By Antoinette Mercurio

Katy Alter

Third-year interior design student Katy Alter won first place, with her partner Jeff Cogliati, master of architecture, in the Mount Pleasant Cemetery bike rack competition.

Interior design students stepped up to the challenge and delivered unique results in a design competition.

Students were asked to create specially-designed bicycle racks for Toronto's historic Mount Pleasant Cemetery. The idea is that the racks will enhance the bicycle-friendly environment that exists within the Mount Pleasant grounds. Andrew Furman selected seven third- and fourth-year students in his interior design course to take on the challenge, letting them choose teammates from any discipline across the university. The first place prize of $3,000 went to Katy Alter, third-year interior design, and her partner Jeff Cogliati, master of architecture.

Alter and Cogliati designed "The Lotus," a dynamic, functional and sculptured bike rack that's practical in purpose but artistic in vision as well.

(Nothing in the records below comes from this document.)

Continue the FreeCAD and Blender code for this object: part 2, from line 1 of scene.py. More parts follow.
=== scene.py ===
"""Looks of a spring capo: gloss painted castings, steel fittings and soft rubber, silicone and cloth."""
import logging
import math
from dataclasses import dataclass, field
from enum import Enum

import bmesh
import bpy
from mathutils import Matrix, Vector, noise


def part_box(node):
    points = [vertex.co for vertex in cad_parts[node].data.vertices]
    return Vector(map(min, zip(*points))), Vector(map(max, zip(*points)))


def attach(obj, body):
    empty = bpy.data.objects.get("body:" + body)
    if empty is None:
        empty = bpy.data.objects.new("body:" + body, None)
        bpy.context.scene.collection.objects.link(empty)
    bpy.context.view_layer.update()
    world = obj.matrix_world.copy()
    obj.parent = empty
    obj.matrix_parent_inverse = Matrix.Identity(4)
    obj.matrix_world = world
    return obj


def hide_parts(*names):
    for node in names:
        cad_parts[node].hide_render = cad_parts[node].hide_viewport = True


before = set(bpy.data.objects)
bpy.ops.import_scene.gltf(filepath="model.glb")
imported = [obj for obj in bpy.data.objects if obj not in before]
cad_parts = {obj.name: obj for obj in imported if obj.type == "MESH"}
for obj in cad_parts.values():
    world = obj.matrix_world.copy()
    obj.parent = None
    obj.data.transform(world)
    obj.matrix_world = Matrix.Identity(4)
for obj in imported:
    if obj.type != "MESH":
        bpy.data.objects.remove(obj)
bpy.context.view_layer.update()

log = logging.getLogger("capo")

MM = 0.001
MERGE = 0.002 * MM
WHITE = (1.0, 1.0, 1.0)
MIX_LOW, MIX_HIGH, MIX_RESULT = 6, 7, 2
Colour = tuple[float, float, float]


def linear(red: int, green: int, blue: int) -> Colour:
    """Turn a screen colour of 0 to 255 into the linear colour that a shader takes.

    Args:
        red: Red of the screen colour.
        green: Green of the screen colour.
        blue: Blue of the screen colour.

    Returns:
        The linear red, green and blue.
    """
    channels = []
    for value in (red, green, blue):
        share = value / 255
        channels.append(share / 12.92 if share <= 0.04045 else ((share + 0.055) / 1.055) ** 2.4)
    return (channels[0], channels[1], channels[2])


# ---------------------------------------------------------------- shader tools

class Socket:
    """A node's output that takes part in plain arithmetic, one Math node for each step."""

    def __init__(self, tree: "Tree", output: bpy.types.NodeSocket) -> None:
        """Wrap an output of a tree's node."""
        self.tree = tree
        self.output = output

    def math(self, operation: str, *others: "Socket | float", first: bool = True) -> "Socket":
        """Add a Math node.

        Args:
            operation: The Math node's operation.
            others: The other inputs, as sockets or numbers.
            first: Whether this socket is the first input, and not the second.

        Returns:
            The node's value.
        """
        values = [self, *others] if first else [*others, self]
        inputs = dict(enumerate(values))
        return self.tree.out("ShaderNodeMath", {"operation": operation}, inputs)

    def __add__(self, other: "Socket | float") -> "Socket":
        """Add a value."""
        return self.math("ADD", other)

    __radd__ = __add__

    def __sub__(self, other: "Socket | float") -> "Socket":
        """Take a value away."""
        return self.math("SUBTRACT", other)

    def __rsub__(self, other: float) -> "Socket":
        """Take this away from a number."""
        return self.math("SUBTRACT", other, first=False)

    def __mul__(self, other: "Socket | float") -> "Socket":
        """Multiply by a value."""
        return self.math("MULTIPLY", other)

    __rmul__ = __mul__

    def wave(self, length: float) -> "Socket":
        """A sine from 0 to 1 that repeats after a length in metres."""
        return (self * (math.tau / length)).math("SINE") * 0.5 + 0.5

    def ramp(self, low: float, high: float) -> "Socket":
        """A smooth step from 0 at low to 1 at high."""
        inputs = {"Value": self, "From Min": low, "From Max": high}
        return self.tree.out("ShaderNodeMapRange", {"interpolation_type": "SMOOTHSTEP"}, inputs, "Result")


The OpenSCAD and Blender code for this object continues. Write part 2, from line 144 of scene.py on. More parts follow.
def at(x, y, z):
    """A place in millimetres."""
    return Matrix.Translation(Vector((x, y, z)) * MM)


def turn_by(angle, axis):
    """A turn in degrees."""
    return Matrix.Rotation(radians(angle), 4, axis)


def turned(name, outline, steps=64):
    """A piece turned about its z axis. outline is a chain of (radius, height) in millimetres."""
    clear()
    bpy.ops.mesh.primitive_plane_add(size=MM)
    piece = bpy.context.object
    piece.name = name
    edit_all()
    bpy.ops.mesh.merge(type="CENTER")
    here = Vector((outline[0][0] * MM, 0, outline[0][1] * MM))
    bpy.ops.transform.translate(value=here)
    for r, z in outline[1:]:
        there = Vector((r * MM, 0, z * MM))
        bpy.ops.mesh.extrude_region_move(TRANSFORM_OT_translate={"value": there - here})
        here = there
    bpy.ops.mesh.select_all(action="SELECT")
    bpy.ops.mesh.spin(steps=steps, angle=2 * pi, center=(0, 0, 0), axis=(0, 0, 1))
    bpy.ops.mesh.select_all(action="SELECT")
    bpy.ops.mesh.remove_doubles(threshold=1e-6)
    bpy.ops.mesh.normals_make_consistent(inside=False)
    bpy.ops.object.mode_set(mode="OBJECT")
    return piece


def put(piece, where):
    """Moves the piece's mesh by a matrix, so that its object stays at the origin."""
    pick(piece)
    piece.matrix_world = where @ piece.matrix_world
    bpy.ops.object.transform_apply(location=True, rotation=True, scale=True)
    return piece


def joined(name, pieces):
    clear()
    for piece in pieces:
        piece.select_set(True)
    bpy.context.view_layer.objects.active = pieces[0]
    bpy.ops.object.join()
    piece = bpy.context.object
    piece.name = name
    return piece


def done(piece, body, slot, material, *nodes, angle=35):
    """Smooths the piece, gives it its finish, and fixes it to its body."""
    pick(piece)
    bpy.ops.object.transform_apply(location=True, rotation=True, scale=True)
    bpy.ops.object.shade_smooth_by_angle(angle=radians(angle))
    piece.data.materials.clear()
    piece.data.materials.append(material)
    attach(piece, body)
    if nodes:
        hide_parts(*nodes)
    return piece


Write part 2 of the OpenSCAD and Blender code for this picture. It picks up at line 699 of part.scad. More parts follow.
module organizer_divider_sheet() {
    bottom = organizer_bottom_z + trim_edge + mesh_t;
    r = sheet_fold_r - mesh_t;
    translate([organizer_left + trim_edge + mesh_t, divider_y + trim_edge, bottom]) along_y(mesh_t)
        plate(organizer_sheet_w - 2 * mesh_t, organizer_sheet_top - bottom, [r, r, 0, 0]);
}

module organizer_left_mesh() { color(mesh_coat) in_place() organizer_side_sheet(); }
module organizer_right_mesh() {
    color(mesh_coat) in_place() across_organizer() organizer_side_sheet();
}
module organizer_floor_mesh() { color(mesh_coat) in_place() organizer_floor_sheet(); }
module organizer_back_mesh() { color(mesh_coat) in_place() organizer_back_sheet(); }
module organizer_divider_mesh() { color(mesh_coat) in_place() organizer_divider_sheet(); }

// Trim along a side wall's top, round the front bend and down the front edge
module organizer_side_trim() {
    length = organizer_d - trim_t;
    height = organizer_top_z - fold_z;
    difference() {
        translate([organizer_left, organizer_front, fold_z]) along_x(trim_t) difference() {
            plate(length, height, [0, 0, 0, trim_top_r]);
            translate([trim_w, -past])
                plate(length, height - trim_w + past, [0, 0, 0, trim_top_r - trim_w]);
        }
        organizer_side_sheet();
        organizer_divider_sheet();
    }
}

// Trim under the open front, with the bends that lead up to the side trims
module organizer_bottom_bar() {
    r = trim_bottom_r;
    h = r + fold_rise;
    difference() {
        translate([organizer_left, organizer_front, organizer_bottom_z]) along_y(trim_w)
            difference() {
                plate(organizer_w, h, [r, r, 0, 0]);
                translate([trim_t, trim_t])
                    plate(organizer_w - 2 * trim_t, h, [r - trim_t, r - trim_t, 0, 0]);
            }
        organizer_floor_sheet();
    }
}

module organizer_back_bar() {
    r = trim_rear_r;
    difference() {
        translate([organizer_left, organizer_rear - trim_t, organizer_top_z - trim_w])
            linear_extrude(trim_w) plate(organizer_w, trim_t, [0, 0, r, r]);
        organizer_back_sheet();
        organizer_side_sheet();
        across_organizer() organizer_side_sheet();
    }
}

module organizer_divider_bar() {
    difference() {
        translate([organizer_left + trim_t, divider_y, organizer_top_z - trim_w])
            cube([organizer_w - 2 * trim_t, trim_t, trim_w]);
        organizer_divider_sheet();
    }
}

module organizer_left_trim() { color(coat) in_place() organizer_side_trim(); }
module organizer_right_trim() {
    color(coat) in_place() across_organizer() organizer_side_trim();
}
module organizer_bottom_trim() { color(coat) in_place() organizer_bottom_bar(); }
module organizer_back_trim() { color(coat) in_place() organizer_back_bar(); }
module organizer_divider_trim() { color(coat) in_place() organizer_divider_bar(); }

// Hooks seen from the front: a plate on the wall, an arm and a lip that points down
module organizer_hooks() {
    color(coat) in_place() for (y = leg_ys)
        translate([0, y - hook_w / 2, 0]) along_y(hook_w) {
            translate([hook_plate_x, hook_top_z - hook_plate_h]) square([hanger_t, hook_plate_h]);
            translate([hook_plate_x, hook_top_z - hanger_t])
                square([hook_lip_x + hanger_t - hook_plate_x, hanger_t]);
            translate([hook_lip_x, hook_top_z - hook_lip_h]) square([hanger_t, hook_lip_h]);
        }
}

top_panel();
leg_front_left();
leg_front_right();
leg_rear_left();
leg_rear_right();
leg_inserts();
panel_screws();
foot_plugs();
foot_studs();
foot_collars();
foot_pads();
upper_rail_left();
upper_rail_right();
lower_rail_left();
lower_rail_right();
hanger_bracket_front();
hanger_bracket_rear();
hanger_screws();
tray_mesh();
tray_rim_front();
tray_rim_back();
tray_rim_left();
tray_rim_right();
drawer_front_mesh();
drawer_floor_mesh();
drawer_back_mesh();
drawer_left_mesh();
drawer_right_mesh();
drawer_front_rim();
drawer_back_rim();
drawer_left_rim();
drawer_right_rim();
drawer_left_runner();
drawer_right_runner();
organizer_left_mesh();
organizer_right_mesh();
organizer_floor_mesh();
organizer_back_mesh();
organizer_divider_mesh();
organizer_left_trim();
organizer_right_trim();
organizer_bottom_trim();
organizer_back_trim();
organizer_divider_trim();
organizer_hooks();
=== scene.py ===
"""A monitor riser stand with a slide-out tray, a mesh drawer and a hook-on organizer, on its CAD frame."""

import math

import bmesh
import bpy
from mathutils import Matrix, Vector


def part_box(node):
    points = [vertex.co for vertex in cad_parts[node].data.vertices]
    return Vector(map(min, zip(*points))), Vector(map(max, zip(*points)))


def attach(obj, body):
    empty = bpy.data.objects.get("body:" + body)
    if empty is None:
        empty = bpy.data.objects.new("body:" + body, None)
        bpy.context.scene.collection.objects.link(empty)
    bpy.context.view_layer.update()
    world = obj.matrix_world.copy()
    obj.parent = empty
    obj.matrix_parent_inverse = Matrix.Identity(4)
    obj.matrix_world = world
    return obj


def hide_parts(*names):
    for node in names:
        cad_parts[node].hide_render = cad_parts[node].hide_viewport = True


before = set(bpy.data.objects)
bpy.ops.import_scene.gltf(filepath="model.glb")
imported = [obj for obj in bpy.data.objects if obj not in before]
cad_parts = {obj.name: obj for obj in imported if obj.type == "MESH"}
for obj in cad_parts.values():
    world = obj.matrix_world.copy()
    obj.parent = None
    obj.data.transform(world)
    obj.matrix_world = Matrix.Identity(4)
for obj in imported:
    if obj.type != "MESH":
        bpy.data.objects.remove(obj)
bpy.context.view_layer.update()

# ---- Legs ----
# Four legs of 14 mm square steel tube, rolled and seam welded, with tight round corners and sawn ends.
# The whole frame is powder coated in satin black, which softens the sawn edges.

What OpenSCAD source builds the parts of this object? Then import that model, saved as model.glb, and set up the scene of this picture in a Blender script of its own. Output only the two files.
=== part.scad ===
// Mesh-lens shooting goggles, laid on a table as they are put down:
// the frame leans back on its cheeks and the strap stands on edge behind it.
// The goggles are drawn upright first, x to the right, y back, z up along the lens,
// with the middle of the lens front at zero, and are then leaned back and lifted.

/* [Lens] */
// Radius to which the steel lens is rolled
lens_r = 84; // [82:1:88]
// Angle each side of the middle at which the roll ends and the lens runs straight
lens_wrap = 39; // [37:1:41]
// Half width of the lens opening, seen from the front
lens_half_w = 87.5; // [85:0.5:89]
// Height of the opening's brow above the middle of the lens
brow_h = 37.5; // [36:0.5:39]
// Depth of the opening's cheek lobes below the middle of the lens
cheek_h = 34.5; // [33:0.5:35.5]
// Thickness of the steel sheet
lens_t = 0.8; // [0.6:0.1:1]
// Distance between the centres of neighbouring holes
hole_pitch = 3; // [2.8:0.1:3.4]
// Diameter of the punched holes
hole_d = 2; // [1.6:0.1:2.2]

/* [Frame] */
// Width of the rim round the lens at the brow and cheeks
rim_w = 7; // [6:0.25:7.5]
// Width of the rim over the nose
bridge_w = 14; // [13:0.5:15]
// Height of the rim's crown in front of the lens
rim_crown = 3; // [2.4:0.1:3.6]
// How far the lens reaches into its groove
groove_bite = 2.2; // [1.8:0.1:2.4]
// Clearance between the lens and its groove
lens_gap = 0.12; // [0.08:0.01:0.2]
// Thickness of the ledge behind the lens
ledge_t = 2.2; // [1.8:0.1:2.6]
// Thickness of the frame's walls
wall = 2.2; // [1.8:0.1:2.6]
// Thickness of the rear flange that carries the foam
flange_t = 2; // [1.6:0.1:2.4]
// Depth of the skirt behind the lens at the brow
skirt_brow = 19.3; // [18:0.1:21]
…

They chose the lotus flower because it symbolizes regeneration and the continuing cycle of life.

"We wanted to create something that blended in with the cemetery and was sensitive to the surroundings," Alter said.

The design jury was chaired by Ryerson alumna and renowned landscape architect Janet Rosenberg and included Daniel Doz, dean, Faculty of Communication & Design; Andy Barrie, host of Metro Morning, CBC Radio; Christopher Hume, urban issues and architecture columnist, Toronto Star; and Glenn McClary, President and CEO, Mount Pleasant Group of Cemeteries.

Second place winners Shiwa Tseng, fourth-year interior design; Kenneth Lee, second-year master's in mechanical engineering; and Michael Goriup, second-year mechanical engineering, received $2,000 while third-year interior design student Michael Shafir and Tommy Tso, third-year architectural science, garnered $1,000 in the third spot.

"When Mount Pleasant approached us about this unique challenge for our students, we were thrilled to be part of this opportunity," Doz said. "This kind of joint initiative speaks to so many aspects of what Ryerson is about - in particular, challenging our students with unique experiential learning opportunities in engaging with our community."

The designs are on display at the School of Interior Design until Feb. 10. The winning team will begin to produce their prototype in April.